Median Pay Of Ceos Rises 15 Percent In 1995 Not Since The 1980s Has So Large An Increase Been Reported For Nation’s Top Executives

Louis Uchitelle New York Times

A preliminary survey of the compensation of chief executives at a number of America’s largest corporations indicates that executive pay may have risen last year at the fastest rate since the mid-1980s, when pay for performance became the guiding principle for rewarding corporate chiefs.

The median salary and cash bonus rose nearly 15 percent in 1995, to more than $2 million, for chief executives at 76 of the largest 150 companies in a survey conducted by an expert on executive pay. That compares with median pay increases for chief executives at large corporations of 11 percent or less since 1988.

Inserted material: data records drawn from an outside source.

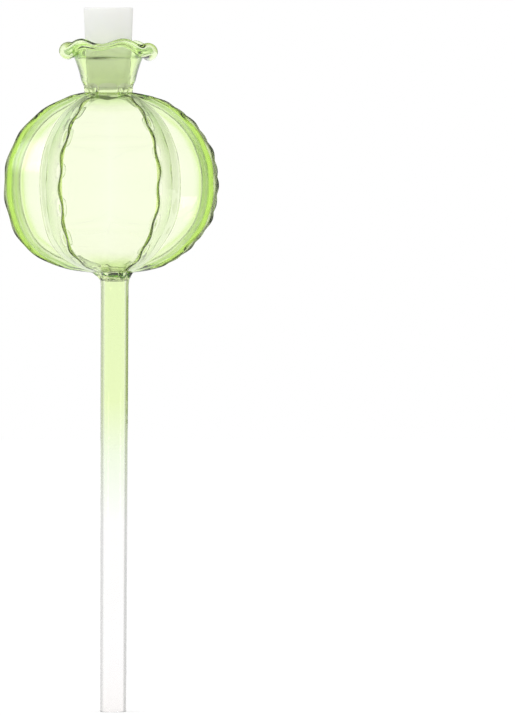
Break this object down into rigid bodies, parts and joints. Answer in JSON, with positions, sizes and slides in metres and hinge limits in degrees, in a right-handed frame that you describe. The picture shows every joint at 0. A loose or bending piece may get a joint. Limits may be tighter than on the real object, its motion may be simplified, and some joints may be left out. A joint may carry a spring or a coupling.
{
  "type": "watering globe",
  "caption": "Ribbed blown-glass watering globe on a hollow feed stem that stands in potting soil, with a ruffled filling neck closed by a pull-out silicone stopper.",
  "frame": {"origin": "centre of the feed stem's open tip, the lowest point", "axes": "+Z along the stem up through the globe and the neck, -Y out through the wide front panel"},
  "size_m": [0.0866, 0.0846, 0.2822],
  "materials": {
    "globe_glass": "clear green blown glass, fire-polished",
    "stem_glass": "drawn glass tube, green at the globe and clear at the tip",
    "silicone": "soft translucent white silicone, satin"
  },
  "bodies": {
    "glass_body": {"stem_tube": "stem_glass", "ribbed_globe": "globe_glass", "ruffled_neck": "globe_glass", "rib_thread_1": "globe_glass", "rib_thread_2": "globe_glass", "rib_thread_3": "globe_glass", "rib_thread_4": "globe_glass", "rib_thread_5": "globe_glass", "rib_thread_6": "globe_glass", "rib_thread_7": "globe_glass", "rib_thread_8": "globe_glass"},
    "stopper": {"stopper": "silicone"}
  },
  "joints": [
    {"name": "stopper_pull", "type": "slide", "parent": "glass_body", "child": "stopper", "axis": [0, 0, 1], "range_m": [0, 0.035]}
  ]
}
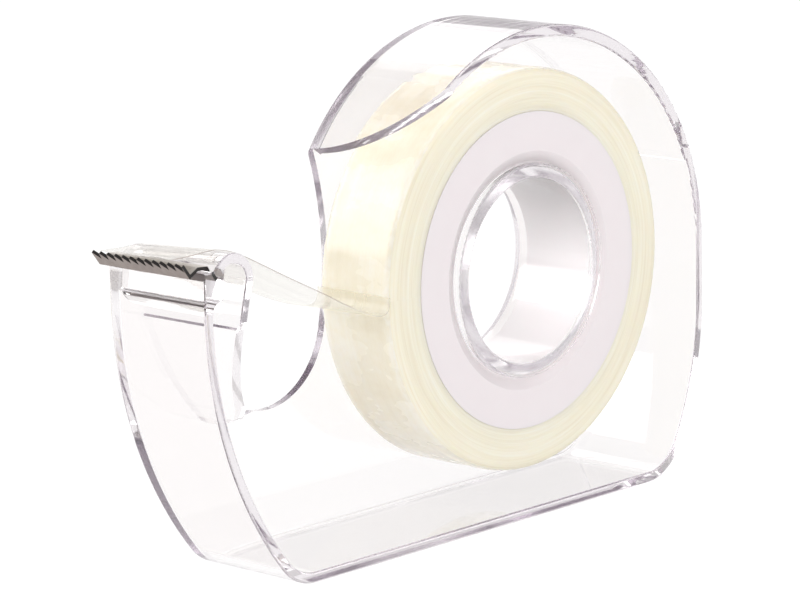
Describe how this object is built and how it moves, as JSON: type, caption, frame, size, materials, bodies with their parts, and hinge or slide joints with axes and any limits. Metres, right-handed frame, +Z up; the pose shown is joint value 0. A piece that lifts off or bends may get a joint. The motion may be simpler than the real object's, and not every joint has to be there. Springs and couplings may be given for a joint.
{
  "type": "tape dispenser",
  "caption": "Hand-held tape dispenser: clear one-piece moulding with a fixed hub, a toothed steel cutter, and a roll of tape on a core with its free end stuck on the cutter post.",
  "frame": {"origin": "centre of the footprint of the whole object, on the surface it stands on", "axes": "+X from the cutter to the back, +Y towards the closed side wall and along the hub axis, +Z up"},
  "size_m": [0.0917, 0.0162, 0.0611],
  "materials": {
    "clear_plastic": "clear, polished mould finish",
    "cutter_steel": "dark stamped steel",
    "core_plastic": "pale pinkish white, satin",
    "wound_tape": "cream from many clear turns, soft gloss",
    "tape_film": "clear single layer of tape"
  },
  "bodies": {
    "dispenser": {"dispenser_body": "clear_plastic", "cutter_blade": "cutter_steel"},
    "tape_roll": {"tape_core": "core_plastic", "tape_winding": "wound_tape"},
    "tape_end": {"tape_leader": "tape_film"}
  },
  "joints": [
    {"name": "roll_spin", "type": "hinge", "parent": "dispenser", "child": "tape_roll", "pos_m": [0.01515, 0.00075, 0.0304], "axis": [0, 1, 0], "continuous": true},
    {"name": "tape_end_lift", "type": "hinge", "parent": "dispenser", "child": "tape_end", "pos_m": [-0.01132, 0.00075, 0.0304], "axis": [0, 1, 0], "range_deg": [0, 45]}
  ]
}
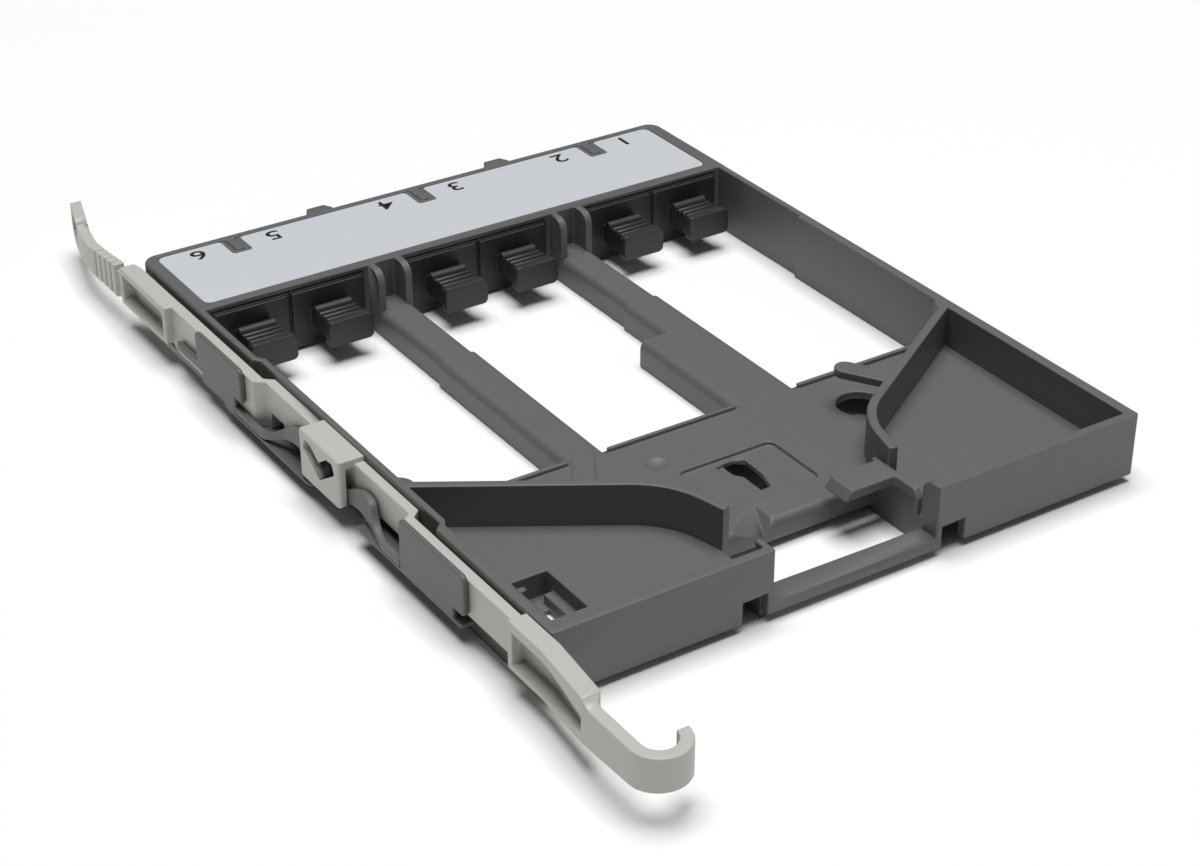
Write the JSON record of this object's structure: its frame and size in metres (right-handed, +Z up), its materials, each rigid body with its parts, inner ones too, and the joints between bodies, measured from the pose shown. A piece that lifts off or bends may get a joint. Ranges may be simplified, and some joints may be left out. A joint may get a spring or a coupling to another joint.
{
  "type": "mpo adapter pack",
  "caption": "Flat moulded tray with paired fibre adapters behind a front label field, dust plugs, open cable bays, two corner bins, a rear handle and a sliding release bar along one side.",
  "frame": {"origin": "on the underside plane, midway between the side walls and between the front and rear edges of the tray", "axes": "+Z up, +Y from the ports towards the handle, +X towards the release bar"},
  "size_m": [0.1012, 0.1758, 0.011],
  "materials": {
    "tray_plastic": "fine spark-eroded texture",
    "bar_plastic": "satin",
    "label_stock": "coated film",
    "adapter_plastic": "satin",
    "hook_plastic": "satin",
    "plug_plastic": "satin"
  },
  "bodies": {
    "tray": {"frame": "tray_plastic", "latch_spring": "tray_plastic", "label": "label_stock", "adapter_1": "adapter_plastic", "adapter_2": "adapter_plastic", "adapter_3": "adapter_plastic", "adapter_4": "adapter_plastic", "adapter_5": "adapter_plastic", "adapter_6": "adapter_plastic", "adapter_hooks_1": "hook_plastic", "adapter_hooks_2": "hook_plastic", "adapter_hooks_3": "hook_plastic", "adapter_hooks_4": "hook_plastic", "adapter_hooks_5": "hook_plastic", "adapter_hooks_6": "hook_plastic"},
    "bar": {"latch_bar": "bar_plastic"},
    "plug_1": {"rear_plug_1": "plug_plastic"},
    "plug_2": {"rear_plug_2": "plug_plastic"},
    "plug_3": {"rear_plug_3": "plug_plastic"},
    "plug_4": {"rear_plug_4": "plug_plastic"},
    "plug_5": {"rear_plug_5": "plug_plastic"},
    "plug_6": {"rear_plug_6": "plug_plastic"}
  },
  "joints": [
    {"name": "latch_bar_slide", "type": "slide", "parent": "tray", "child": "bar", "axis": [0, 1, 0], "range_m": [-0.003, 0.003], "stiffness_N_per_m": 400, "deforming": ["latch_spring"]},
    {"name": "rear_plug_1_pull", "type": "slide", "parent": "tray", "child": "plug_1", "axis": [0, 1, 0], "range_m": [0, 0.012]},
    {"name": "rear_plug_2_pull", "type": "slide", "parent": "tray", "child": "plug_2", "axis": [0, 1, 0], "range_m": [0, 0.012]},
    {"name": "rear_plug_3_pull", "type": "slide", "parent": "tray", "child": "plug_3", "axis": [0, 1, 0], "range_m": [0, 0.012]},
    {"name": "rear_plug_4_pull", "type": "slide", "parent": "tray", "child": "plug_4", "axis": [0, 1, 0], "range_m": [0, 0.012]},
    {"name": "rear_plug_5_pull", "type": "slide", "parent": "tray", "child": "plug_5", "axis": [0, 1, 0], "range_m": [0, 0.012]},
    {"name": "rear_plug_6_pull", "type": "slide", "parent": "tray", "child": "plug_6", "axis": [0, 1, 0], "range_m": [0, 0.012]}
  ]
}
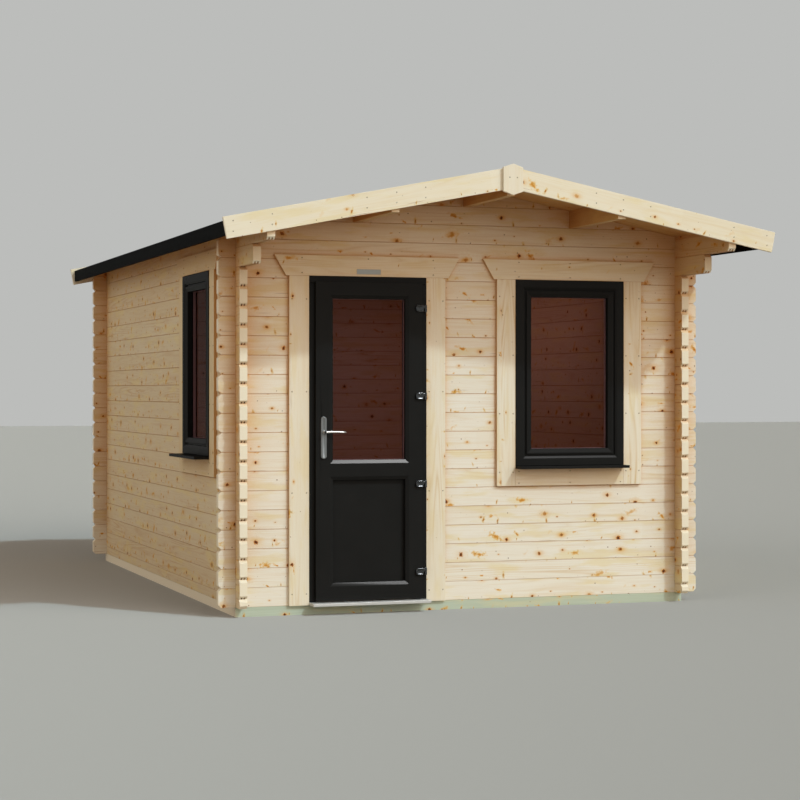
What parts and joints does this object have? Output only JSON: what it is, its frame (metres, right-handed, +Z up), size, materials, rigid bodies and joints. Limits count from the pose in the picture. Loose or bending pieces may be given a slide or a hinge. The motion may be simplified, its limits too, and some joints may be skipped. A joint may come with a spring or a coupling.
{
  "type": "log cabin",
  "caption": "Single-room garden log cabin of interlocking squared logs, with a low felted roof that overhangs the front, a half-glazed door that opens outward and fixed windows.",
  "frame": {"origin": "on the ground under the middle of the whole cabin's plan, roof included: under the ridge line, half way between the front and back finials", "axes": "+X to the right as one faces the door, +Y from the front gable to the back wall, +Z up"},
  "size_m": [3.229, 4.824, 2.4924],
  "materials": {
    "spruce_logs": "planed, untreated spruce with small knots",
    "spruce_boards": "planed tongue and groove spruce boards",
    "planed_boards": "planed, very light spruce",
    "treated_timber": "pressure treated, pale green",
    "roof_felt": "black, matte",
    "black_pvc": "anthracite black, satin",
    "smoked_glass": "dark red-brown tint, smooth",
    "steel": "satin",
    "alloy_threshold": "light grey, satin"
  },
  "bodies": {
    "cabin": {"bearers": "treated_timber", "floor_joists": "treated_timber", "floor_boards": "spruce_boards", "front_wall_left": "spruce_logs", "front_wall_middle": "spruce_logs", "front_wall_right": "spruce_logs", "front_wall_under_window": "spruce_logs", "front_gable": "spruce_logs", "back_wall": "spruce_logs", "left_wall_lower": "spruce_logs", "left_wall_front": "spruce_logs", "left_wall_rear": "spruce_logs", "left_wall_top": "spruce_logs", "right_wall": "spruce_logs", "right_wall_top": "spruce_logs", "ridge_beam": "spruce_logs", "purlins": "spruce_logs", "roof_boards_left": "spruce_boards", "roof_boards_right": "spruce_boards", "roof_felt_left": "roof_felt", "roof_felt_right": "roof_felt", "fascias": "roof_felt", "front_bargeboards": "planed_boards", "back_bargeboards": "planed_boards", "finials": "planed_boards", "door_trim": "planed_boards", "front_window_trim": "planed_boards", "side_window_trim": "planed_boards", "door_frame": "black_pvc", "door_threshold": "alloy_threshold", "hinge_posts": "steel", "front_window_frame": "black_pvc", "front_window_sash": "black_pvc", "front_window_glass": "smoked_glass", "front_window_sill": "black_pvc", "side_window_frame": "black_pvc", "side_window_sash": "black_pvc", "side_window_glass": "smoked_glass", "side_window_sill": "black_pvc"},
    "door": {"door_leaf": "black_pvc", "door_glass": "smoked_glass", "door_panel": "black_pvc", "hinge_flags": "steel", "handle_plates": "steel"},
    "lever": {"door_handle": "steel"}
  },
  "joints": [
    {"name": "door_hinge", "type": "hinge", "parent": "cabin", "child": "door", "pos_m": [-0.269, -1.738, 0.9], "axis": [0, 0, 1], "range_deg": [0, 95]},
    {"name": "handle_turn", "type": "hinge", "parent": "door", "child": "lever", "pos_m": [-0.876, -1.69, 1.026], "axis": [0, 1, 0], "range_deg": [0, 40], "stiffness_Nm_per_rad": 1.5, "springref_deg": -28.65}
  ]
}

Add the value of other compensation, mostly in the form of options to buy company stock at special prices, and the median increase in total compensation rose 31 percent last year, to nearly $5 million.

Swelled by sharply rising stock prices, this estimated increase was nearly double the rise in 1994 and triple the one in 1993 for those among the 76 executives in their jobs that long.

The increases in executive pay come against a backdrop of stagnation in the earnings of most Americans. The pay of chief executives of publicly traded companies, who number in the thousands, has been rising at an average annual rate of nearly 9 percent since 1990, according to Graef Crystal, the compensation expert who conducted the survey.

But the wages and salaries of the nation’s workers have never risen by more than 4 percent a year over the same period, the Labor Department reports. Lately the rise has been under 3 percent a year.

While raises for chief executives have for years outpaced what most other people get, the early returns for 1995 are especially significant at a time when some chief executives have been criticized for being rewarded with hefty pay increases for decisions that result in the layoff of thousands of employees.

“Their incentive pay encourages anything that increases the value of the company’s stock, and in some cases that means downsizing,” said Stephen F. O’Byrne, senior vice president of Stern Steward & Co., a consulting firm.

But many chief executives argue they are being rewarded for making critical decisions that play a big role in determining whether their companies will sink or swim in a highly competitive world.

Their large increases in compensation reflect, they say, the valuable executive skills that have made corporate America more successful in recent years, and have enriched their stockholders as well as themselves.

“Most of the escalation in CEO pay reflects healthy increases in profits and shareholder gains,” said Jerry Jasinowski, president of the National Association of Manufacturers. “That should be applauded.”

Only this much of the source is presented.